EXERCISE TASK: Extract the complete listing and output it unchanged.

SOURCE DATA:
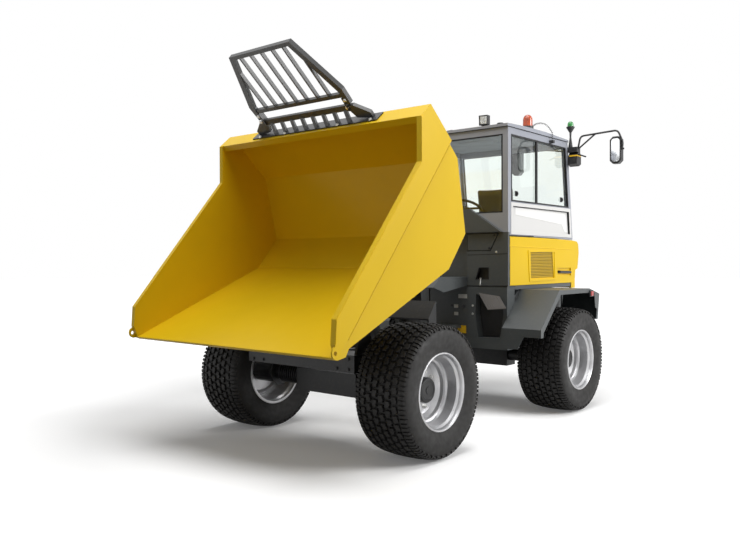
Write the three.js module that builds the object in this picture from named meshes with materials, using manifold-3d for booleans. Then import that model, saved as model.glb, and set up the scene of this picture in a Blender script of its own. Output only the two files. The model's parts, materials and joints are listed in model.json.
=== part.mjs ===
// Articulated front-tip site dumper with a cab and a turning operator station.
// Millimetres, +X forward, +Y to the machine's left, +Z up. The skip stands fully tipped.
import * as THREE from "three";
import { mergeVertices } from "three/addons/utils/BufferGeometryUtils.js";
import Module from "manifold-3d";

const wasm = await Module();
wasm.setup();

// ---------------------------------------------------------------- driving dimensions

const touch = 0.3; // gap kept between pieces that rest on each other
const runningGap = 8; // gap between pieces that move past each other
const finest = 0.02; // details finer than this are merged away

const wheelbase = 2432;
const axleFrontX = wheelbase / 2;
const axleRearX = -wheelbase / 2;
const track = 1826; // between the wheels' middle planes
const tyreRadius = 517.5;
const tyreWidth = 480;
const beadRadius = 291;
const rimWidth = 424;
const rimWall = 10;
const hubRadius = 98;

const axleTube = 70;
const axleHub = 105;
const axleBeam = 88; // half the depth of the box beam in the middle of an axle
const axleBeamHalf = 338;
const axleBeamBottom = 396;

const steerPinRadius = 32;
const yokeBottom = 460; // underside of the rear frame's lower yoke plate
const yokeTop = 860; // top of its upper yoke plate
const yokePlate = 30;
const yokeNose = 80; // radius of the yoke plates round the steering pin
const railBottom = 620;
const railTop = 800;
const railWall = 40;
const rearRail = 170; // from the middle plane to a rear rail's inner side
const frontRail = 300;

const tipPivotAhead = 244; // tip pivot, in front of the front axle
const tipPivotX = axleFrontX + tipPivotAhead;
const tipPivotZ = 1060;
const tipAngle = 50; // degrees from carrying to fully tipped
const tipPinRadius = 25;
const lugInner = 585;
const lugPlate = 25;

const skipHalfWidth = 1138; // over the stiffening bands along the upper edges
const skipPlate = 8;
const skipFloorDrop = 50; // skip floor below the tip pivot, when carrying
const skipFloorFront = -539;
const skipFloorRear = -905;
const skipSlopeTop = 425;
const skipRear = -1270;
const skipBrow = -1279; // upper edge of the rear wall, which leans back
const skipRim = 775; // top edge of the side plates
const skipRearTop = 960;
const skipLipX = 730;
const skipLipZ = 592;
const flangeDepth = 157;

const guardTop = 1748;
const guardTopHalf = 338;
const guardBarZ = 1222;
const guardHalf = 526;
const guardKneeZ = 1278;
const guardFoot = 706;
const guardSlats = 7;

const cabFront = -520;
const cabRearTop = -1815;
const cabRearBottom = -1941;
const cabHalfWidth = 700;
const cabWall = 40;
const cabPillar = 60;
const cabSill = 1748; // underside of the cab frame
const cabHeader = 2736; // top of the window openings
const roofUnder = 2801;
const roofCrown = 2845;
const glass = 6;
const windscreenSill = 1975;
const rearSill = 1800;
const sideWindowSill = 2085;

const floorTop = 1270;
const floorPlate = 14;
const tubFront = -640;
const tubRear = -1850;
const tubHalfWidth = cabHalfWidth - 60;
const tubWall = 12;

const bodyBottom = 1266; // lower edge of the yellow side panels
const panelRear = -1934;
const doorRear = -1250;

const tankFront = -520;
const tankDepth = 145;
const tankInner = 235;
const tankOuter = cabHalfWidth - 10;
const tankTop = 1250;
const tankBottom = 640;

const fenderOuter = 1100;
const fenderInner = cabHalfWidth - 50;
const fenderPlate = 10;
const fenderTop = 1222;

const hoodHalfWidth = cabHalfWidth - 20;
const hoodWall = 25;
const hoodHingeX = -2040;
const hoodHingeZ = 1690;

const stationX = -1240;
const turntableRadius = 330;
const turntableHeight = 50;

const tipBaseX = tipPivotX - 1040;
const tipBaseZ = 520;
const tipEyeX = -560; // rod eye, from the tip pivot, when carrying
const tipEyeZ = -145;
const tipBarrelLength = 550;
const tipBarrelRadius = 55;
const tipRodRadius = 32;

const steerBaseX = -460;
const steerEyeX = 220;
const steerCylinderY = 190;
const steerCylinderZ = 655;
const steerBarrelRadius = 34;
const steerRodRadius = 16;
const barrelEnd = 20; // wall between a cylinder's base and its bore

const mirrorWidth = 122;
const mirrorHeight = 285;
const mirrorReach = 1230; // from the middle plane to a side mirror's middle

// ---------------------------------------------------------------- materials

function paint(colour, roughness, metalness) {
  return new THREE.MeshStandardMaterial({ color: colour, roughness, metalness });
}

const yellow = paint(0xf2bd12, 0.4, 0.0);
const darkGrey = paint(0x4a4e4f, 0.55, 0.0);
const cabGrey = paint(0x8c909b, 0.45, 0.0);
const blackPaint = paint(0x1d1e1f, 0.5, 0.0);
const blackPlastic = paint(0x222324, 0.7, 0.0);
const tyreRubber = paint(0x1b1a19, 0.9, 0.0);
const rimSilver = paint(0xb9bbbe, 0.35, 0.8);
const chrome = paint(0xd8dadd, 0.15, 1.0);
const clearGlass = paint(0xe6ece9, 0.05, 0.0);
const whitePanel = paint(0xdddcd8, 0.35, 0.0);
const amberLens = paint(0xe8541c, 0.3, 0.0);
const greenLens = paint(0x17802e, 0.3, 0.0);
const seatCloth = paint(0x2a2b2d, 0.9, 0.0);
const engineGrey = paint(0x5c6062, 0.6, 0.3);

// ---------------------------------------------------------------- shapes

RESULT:
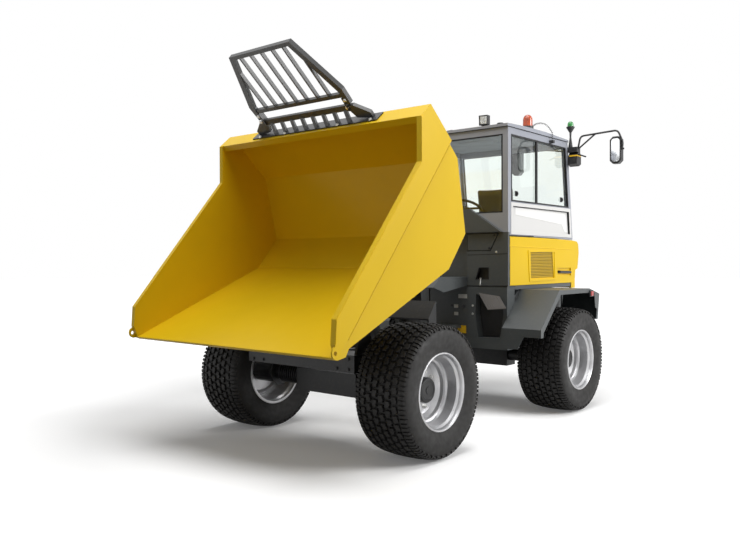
Write the three.js module that builds the object in this picture from named meshes with materials, using manifold-3d for booleans. Then import that model, saved as model.glb, and set up the scene of this picture in a Blender script of its own. Output only the two files. The model's parts, materials and joints are listed in model.json.
=== part.mjs ===
// Articulated front-tip site dumper with a cab and a turning operator station.
// Millimetres, +X forward, +Y to the machine's left, +Z up. The skip stands fully tipped.
import * as THREE from "three";
import { mergeVertices } from "three/addons/utils/BufferGeometryUtils.js";
import Module from "manifold-3d";

const wasm = await Module();
wasm.setup();

// ---------------------------------------------------------------- driving dimensions

const touch = 0.3; // gap kept between pieces that rest on each other
const runningGap = 8; // gap between pieces that move past each other
const finest = 0.02; // details finer than this are merged away

const wheelbase = 2432;
const axleFrontX = wheelbase / 2;
const axleRearX = -wheelbase / 2;
const track = 1826; // between the wheels' middle planes
const tyreRadius = 517.5;
const tyreWidth = 480;
const beadRadius = 291;
const rimWidth = 424;
const rimWall = 10;
const hubRadius = 98;

const axleTube = 70;
const axleHub = 105;
const axleBeam = 88; // half the depth of the box beam in the middle of an axle
const axleBeamHalf = 338;
const axleBeamBottom = 396;

const steerPinRadius = 32;
const yokeBottom = 460; // underside of the rear frame's lower yoke plate
const yokeTop = 860; // top of its upper yoke plate
const yokePlate = 30;
const yokeNose = 80; // radius of the yoke plates round the steering pin
const railBottom = 620;
const railTop = 800;
const railWall = 40;
const rearRail = 170; // from the middle plane to a rear rail's inner side
const frontRail = 300;

const tipPivotAhead = 244; // tip pivot, in front of the front axle
const tipPivotX = axleFrontX + tipPivotAhead;
const tipPivotZ = 1060;
const tipAngle = 50; // degrees from carrying to fully tipped
const tipPinRadius = 25;
const lugInner = 585;
const lugPlate = 25;

const skipHalfWidth = 1138; // over the stiffening bands along the upper edges
const skipPlate = 8;
const skipFloorDrop = 50; // skip floor below the tip pivot, when carrying
const skipFloorFront = -539;
const skipFloorRear = -905;
const skipSlopeTop = 425;
const skipRear = -1270;
const skipBrow = -1279; // upper edge of the rear wall, which leans back
const skipRim = 775; // top edge of the side plates
const skipRearTop = 960;
const skipLipX = 730;
const skipLipZ = 592;
const flangeDepth = 157;

const guardTop = 1748;
const guardTopHalf = 338;
const guardBarZ = 1222;
const guardHalf = 526;
const guardKneeZ = 1278;
const guardFoot = 706;
const guardSlats = 7;

const cabFront = -520;
const cabRearTop = -1815;
const cabRearBottom = -1941;
const cabHalfWidth = 700;
const cabWall = 40;
const cabPillar = 60;
const cabSill = 1748; // underside of the cab frame
const cabHeader = 2736; // top of the window openings
const roofUnder = 2801;
const roofCrown = 2845;
const glass = 6;
const windscreenSill = 1975;
const rearSill = 1800;
const sideWindowSill = 2085;

const floorTop = 1270;
const floorPlate = 14;
const tubFront = -640;
const tubRear = -1850;
const tubHalfWidth = cabHalfWidth - 60;
const tubWall = 12;

const bodyBottom = 1266; // lower edge of the yellow side panels
const panelRear = -1934;
const doorRear = -1250;

const tankFront = -520;
const tankDepth = 145;
const tankInner = 235;
const tankOuter = cabHalfWidth - 10;
const tankTop = 1250;
const tankBottom = 640;

const fenderOuter = 1100;
const fenderInner = cabHalfWidth - 50;
const fenderPlate = 10;
const fenderTop = 1222;

const hoodHalfWidth = cabHalfWidth - 20;
const hoodWall = 25;
const hoodHingeX = -2040;
const hoodHingeZ = 1690;

const stationX = -1240;
const turntableRadius = 330;
const turntableHeight = 50;

const tipBaseX = tipPivotX - 1040;
const tipBaseZ = 520;
const tipEyeX = -560; // rod eye, from the tip pivot, when carrying
const tipEyeZ = -145;
const tipBarrelLength = 550;
const tipBarrelRadius = 55;
const tipRodRadius = 32;

const steerBaseX = -460;
const steerEyeX = 220;
const steerCylinderY = 190;
const steerCylinderZ = 655;
const steerBarrelRadius = 34;
const steerRodRadius = 16;
const barrelEnd = 20; // wall between a cylinder's base and its bore

const mirrorWidth = 122;
const mirrorHeight = 285;
const mirrorReach = 1230; // from the middle plane to a side mirror's middle

// ---------------------------------------------------------------- materials

function paint(colour, roughness, metalness) {
  return new THREE.MeshStandardMaterial({ color: colour, roughness, metalness });
}

const yellow = paint(0xf2bd12, 0.4, 0.0);
const darkGrey = paint(0x4a4e4f, 0.55, 0.0);
const cabGrey = paint(0x8c909b, 0.45, 0.0);
const blackPaint = paint(0x1d1e1f, 0.5, 0.0);
const blackPlastic = paint(0x222324, 0.7, 0.0);
const tyreRubber = paint(0x1b1a19, 0.9, 0.0);
const rimSilver = paint(0xb9bbbe, 0.35, 0.8);
const chrome = paint(0xd8dadd, 0.15, 1.0);
const clearGlass = paint(0xe6ece9, 0.05, 0.0);
const whitePanel = paint(0xdddcd8, 0.35, 0.0);
const amberLens = paint(0xe8541c, 0.3, 0.0);
const greenLens = paint(0x17802e, 0.3, 0.0);
const seatCloth = paint(0x2a2b2d, 0.9, 0.0);
const engineGrey = paint(0x5c6062, 0.6, 0.3);

// ---------------------------------------------------------------- shapes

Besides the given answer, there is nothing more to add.